— To be done —
The answer is a single number: how many lines hold the string "that".

'''

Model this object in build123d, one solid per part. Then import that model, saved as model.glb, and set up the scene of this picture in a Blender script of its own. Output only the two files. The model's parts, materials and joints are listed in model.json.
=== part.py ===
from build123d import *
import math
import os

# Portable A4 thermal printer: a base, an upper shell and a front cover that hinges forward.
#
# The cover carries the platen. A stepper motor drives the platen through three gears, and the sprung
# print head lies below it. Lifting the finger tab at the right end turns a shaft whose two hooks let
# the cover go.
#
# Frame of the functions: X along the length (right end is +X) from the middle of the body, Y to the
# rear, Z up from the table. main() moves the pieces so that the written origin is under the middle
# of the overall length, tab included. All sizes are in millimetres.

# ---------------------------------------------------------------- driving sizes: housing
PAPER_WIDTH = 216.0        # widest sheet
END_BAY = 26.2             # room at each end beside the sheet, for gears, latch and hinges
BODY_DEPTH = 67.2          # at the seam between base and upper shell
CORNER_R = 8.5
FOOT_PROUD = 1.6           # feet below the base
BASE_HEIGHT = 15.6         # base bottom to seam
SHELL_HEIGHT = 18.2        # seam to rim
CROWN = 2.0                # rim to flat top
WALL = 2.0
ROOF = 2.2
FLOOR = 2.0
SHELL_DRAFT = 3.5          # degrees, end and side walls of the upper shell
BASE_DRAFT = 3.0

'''

— Result below —
3